What struck Sam was after some team members left, they circled back. Why? They wanted back in. Because Atlas offered more than a job, it offered purpose. That mix of high expectations and genuine care is what keeps people engaged and coming back.

Culture Legacy: “We’re People of Value Who Value Our People”

What does Atlas want to be known for a decade from now? The answer is simple and powerful: “We’re people of value that value our people.”

That’s it. This isn’t about ambition or status, it’s about reciprocity. It’s about creating a place where people feel worthy and see themselves in the company’s future. When growth is inevitable, culture is the context.

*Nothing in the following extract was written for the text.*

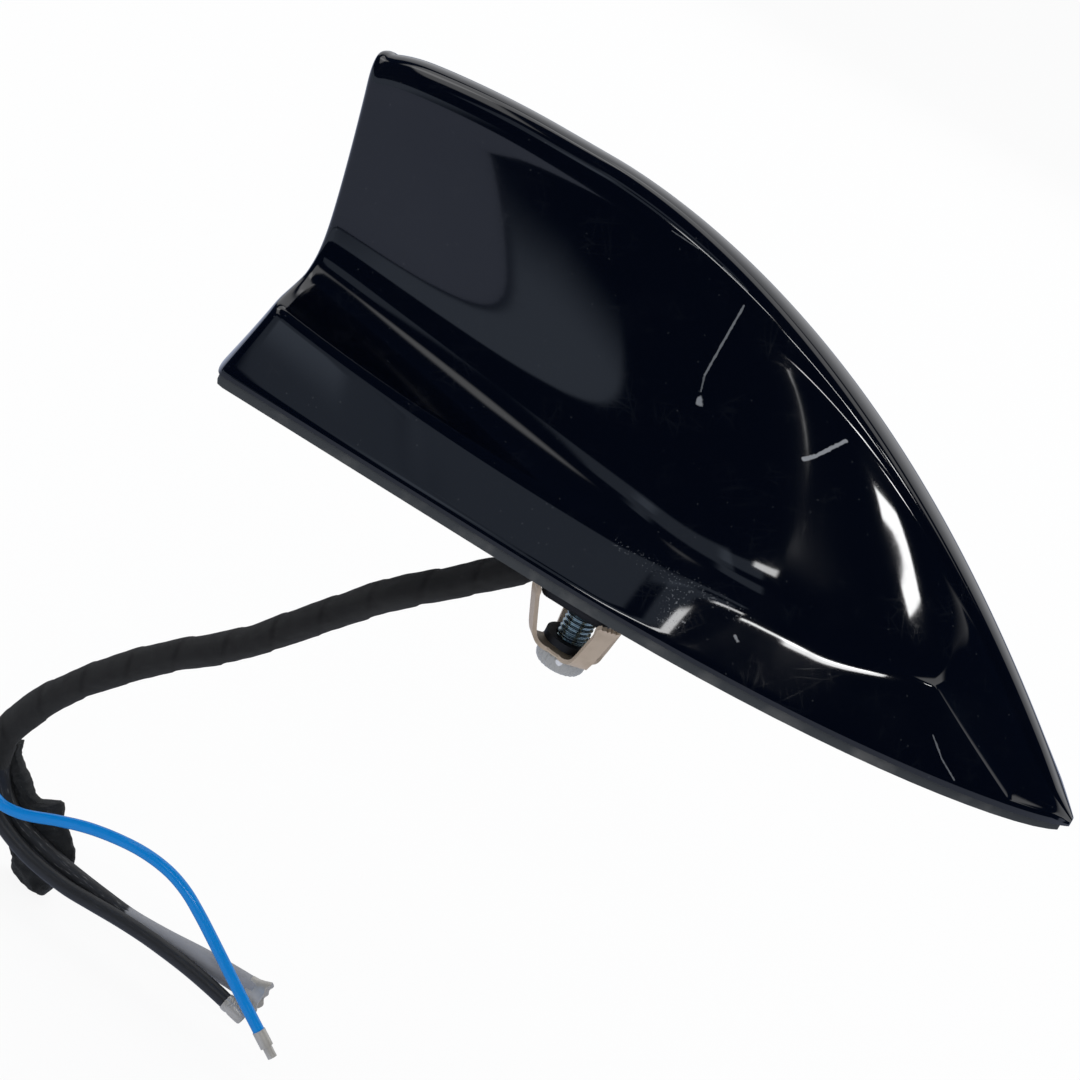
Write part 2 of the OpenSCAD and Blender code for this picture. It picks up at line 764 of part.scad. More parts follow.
module mast_foot() {
    color([0.12, 0.12, 0.13]) difference() {
        translate([foot_x - foot_length / 2, -foot_width / 2, board_top]) union() {
            cube([foot_length, foot_width, foot_height / 3]);
            translate([0, foot_width / 4, 0]) cube([foot_length, foot_width / 2, foot_height]);
        }
        translate([foot_x - tab_length / 2 - slot_gap, -board_thickness / 2 - slot_gap,
            board_top + foot_floor])
            cube([tab_length + 2 * slot_gap, board_thickness + 2 * slot_gap, foot_height]);
    }
}

// Height of the mast board's upper edge at x
function mast_edge(x) = ridge_top(x, wall) - foam_thickness - foam_gap;

module mast_board() {
    shoulder = board_top + foot_height + mast_lift;
    color([0.07, 0.33, 0.18]) rotate([90, 0, 0])
        translate([0, 0, -board_thickness / 2]) linear_extrude(board_thickness)
            polygon(concat(
                [
                    [foot_x - tab_length / 2, board_top + foot_floor],
                    [foot_x + tab_length / 2, board_top + foot_floor],
                    [foot_x + tab_length / 2, shoulder],
                    [mast_front - mast_nose, shoulder + mast_chin]
                ],
                [for (x = [mast_front : -mast_step : mast_rear]) [x, mast_edge(x)]],
                [[mast_rear + mast_heel_in, shoulder + mast_heel], [foot_x - tab_length / 2, shoulder]]
            ));
}

module mast_trace() {
    pitch = (mast_front - mast_rear - trace_ends) / trace_turns;
    low = board_top + foot_height + trace_lift;
    top = mast_edge(mast_rear) - trace_top;
    color([0.8, 0.5, 0.25]) translate([0, -board_thickness / 2 - trace_sheet, 0]) {
        for (k = [0 : trace_turns - 1]) {
            x = mast_rear + trace_start + k * pitch;
            height = min(top, mast_edge(x + pitch) - trace_gap) - low;
            translate([x, 0, low]) cube([trace_width, trace_sheet, height]);
            translate([x + pitch / 2, 0, low]) cube([trace_width, trace_sheet, height]);
            translate([x, 0, low + height - trace_width])
                cube([pitch / 2 + trace_width, trace_sheet, trace_width]);
            if (k < trace_turns - 1)
                translate([x + pitch / 2, 0, low])
                    cube([pitch / 2 + trace_width, trace_sheet, trace_width]);
        }
        translate([foot_x, 0, board_top + foot_height])
            cube([trace_width, trace_sheet, low - board_top - foot_height + trace_width]);
    }
}

module mast_foam() {
    color([0.2, 0.2, 0.21]) rotate([90, 0, 0])
        translate([0, 0, -board_thickness / 2]) linear_extrude(board_thickness)
            polygon(concat(
                [for (x = [mast_front : -mast_step : mast_rear]) [x, mast_edge(x)]],
                [for (x = [mast_rear : mast_step : mast_front]) [x, mast_edge(x) + foam_thickness]]
            ));
}

module loading_coil() {
    pitch = wire + 0.05;
    color([0.75, 0.42, 0.2]) translate([coil_x, coil_y, board_top]) rotate_extrude() {
        square([coil_diameter / 2 - wire, coil_turns * pitch + 2]);
        for (k = [0 : coil_turns - 1])
            translate([coil_diameter / 2 - wire, 1.2 + (k + 0.5) * pitch]) circle(wire, $fn = 16);
    }
}

module amplifier_chips() {
    color([0.08, 0.08, 0.09]) for (c = chip_places)
        translate([c[0] - c[2] / 2, c[1] - c[3] / 2, board_top]) cube([c[2], c[3], c[4]]);
}

module board_leads() {
    color([0.2, 0.2, 0.22]) for (k = [-1 : 1])
        translate([-spout_offset, k * inner_pitch, 0])
            tube([for (p = inner_path) [p[0], 0, p[1]]], inner_lead, 8);
}

module lead_clips() {
    color([0.8, 0.78, 0.7]) for (k = [-1 : 1])
        difference() {
            translate([clip_x - clip_length / 2, k * inner_pitch - clip_width / 2, board_top])
                cube([clip_length, clip_width, inner_lead + 2 * clip_sheet]);
            translate([clip_x - clip_length, k * inner_pitch, clip_z]) rotate([0, 90, 0])
                cylinder(d = inner_lead + 2 * inner_gap, h = 2 * clip_length);
        }
}

module loom_sleeve() {
    color([0.07, 0.07, 0.075]) tube(loom_path, loom_widths, 12);
}

module tape_end() {
    color([0.08, 0.08, 0.085]) tube(tape_path, tape_widths, 8, 0.32);
}

module blue_lead() {
    color([0.05, 0.45, 0.85]) tube(blue_path, blue_diameter, 8);
}

module black_lead() {
    color([0.12, 0.12, 0.13]) tube(black_path, black_diameter, 8);
}

module grey_lead() {
    color([0.45, 0.46, 0.5]) tube(grey_path, grey_diameter, 8);
}

// A crimped barrel with a solid tip, on the end of a lead
module contact(path, diameter) {
    n = len(path);
    along(path[n - 1], path[n - 1] - path[n - 2]) {
        cylinder(d = diameter + 2 * crimp_wall, h = contact_length * 0.6);
        translate([0, 0, contact_length * 0.6]) cylinder(d = diameter * 0.8, h = contact_length * 0.4);
    }
}

module blue_contact() {
    color([0.75, 0.75, 0.76]) contact(blue_path, blue_diameter);
}

module black_contact() {
    color([0.75, 0.75, 0.76]) contact(black_path, black_diameter);
}

module grey_contact() {
    color([0.7, 0.69, 0.66]) contact(grey_path, grey_diameter);
}

fin_cover();
roof_gasket();
base_plate();
cover_screws();
neck_sleeve();
clamp_bolt();
roof_claw();
claw_ring();
cable_grommet();
main_board();
board_screws();
shield_can();
patch_pad();
satellite_patch();
patch_electrode();
patch_pin();
mast_foot();
mast_board();
mast_trace();
mast_foam();
loading_coil();
amplifier_chips();
board_leads();
lead_clips();
loom_sleeve();
tape_end();
blue_lead();
black_lead();
grey_lead();
blue_contact();
black_contact();
grey_contact();
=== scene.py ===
# %% [markdown]
# This lesson dresses a shark fin roof aerial: a glossy black fin on a rubber gasket, a bolt with a
# spring claw underneath, and a loom wrapped in cloth tape that splits into three leads.
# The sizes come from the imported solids, which are loaded first and never moved. All the looks are
# made here, with meshes built by bmesh and finishes built from shader nodes.

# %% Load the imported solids
import json
import math

import bmesh
import bpy
from mathutils import Matrix, Vector, geometry, noise


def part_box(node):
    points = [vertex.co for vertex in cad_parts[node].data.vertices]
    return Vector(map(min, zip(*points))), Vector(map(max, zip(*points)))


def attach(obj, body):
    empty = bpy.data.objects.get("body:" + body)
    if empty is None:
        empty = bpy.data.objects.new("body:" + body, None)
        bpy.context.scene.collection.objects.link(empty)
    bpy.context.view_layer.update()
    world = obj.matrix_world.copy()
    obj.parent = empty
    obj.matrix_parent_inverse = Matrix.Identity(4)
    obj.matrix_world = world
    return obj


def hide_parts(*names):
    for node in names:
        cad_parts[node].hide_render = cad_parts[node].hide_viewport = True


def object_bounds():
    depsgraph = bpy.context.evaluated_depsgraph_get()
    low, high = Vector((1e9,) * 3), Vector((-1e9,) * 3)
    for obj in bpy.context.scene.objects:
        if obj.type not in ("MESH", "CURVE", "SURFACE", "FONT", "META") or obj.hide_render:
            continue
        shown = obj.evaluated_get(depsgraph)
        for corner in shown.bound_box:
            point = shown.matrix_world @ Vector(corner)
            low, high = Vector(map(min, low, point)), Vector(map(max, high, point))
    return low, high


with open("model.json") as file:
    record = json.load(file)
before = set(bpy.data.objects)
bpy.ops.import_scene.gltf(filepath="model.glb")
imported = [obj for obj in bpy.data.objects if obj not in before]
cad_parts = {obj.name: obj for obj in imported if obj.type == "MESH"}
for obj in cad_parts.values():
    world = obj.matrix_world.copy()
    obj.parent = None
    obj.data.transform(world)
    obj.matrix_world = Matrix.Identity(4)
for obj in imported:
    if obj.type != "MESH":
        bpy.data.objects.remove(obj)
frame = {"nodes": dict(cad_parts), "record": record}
cad_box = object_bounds()
nodes = frame["nodes"]
MM = 0.001
print(len(nodes), "solids in a box of", [round(high - low, 4) for low, high in zip(*cad_box)])

# %% [markdown]
# The photograph looks at the camera side of the fin from a little behind the bolt and from above,
# and the part lies tilted in the picture. A camera could be turned by hand until it fits, but
# three angles, a distance and a focal length that were measured once say it exactly.
# The camera's own axes are worked out from the angles and written into its matrix.

# %% Camera
AZIMUTH, ELEVATION, ROLL = (math.radians(angle) for angle in (12.0, 20.0, 27.608))
TARGET = Vector((-0.0137, 0.0, -0.00503))
DISTANCE = 0.450
SENSOR_WIDTH = 36.0
FOCAL_WIDTHS = 2.2812

camera_back = Vector((
    math.sin(AZIMUTH) * math.cos(ELEVATION),
    -math.cos(AZIMUTH) * math.cos(ELEVATION),
    math.sin(ELEVATION),
))
level = Vector((math.cos(AZIMUTH), math.sin(AZIMUTH), 0.0))
upright = camera_back.cross(level)
camera_right = level * math.cos(ROLL) + upright * math.sin(ROLL)
camera_up = upright * math.cos(ROLL) - level * math.sin(ROLL)

camera_data = bpy.data.cameras.new("camera")
camera_data.sensor_width = SENSOR_WIDTH
camera_data.lens = FOCAL_WIDTHS * SENSOR_WIDTH
camera_data.clip_start = 0.01
camera = bpy.data.objects.new("camera", camera_data)
camera.matrix_world = Matrix.Translation(TARGET + camera_back * DISTANCE) @ Matrix((
    camera_right, camera_up, camera_back,
)).transposed().to_4x4()
bpy.context.scene.collection.objects.link(camera)
bpy.context.scene.camera = camera
print("camera at", [round(value, 3) for value in camera.matrix_world.translation])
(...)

Sam’s Culture Choice: A-Players Over Profits, Every Time

Sam’s “Would You Rather?” is telling: Would he take more profit but lose top people or keep profit steady and give his team its best year? He chooses the team.

Money is a tool, Sam says, not a destination. And A‑players don’t work complacently, they solve problems. That’s culture in action: investing in people invests in growth.

Final Thought

What’s our takeaway here? Culture isn’t a brochure. It’s the emotion your business radiates. It binds people through growth and struggle. Sometimes it's louder in the chaos. Always, it echoes in the small gestures repeated over time.

In the end, Sam reminds us: success is showing up, growth is built on who you build with, and lasting impact lives in how valued your people feel.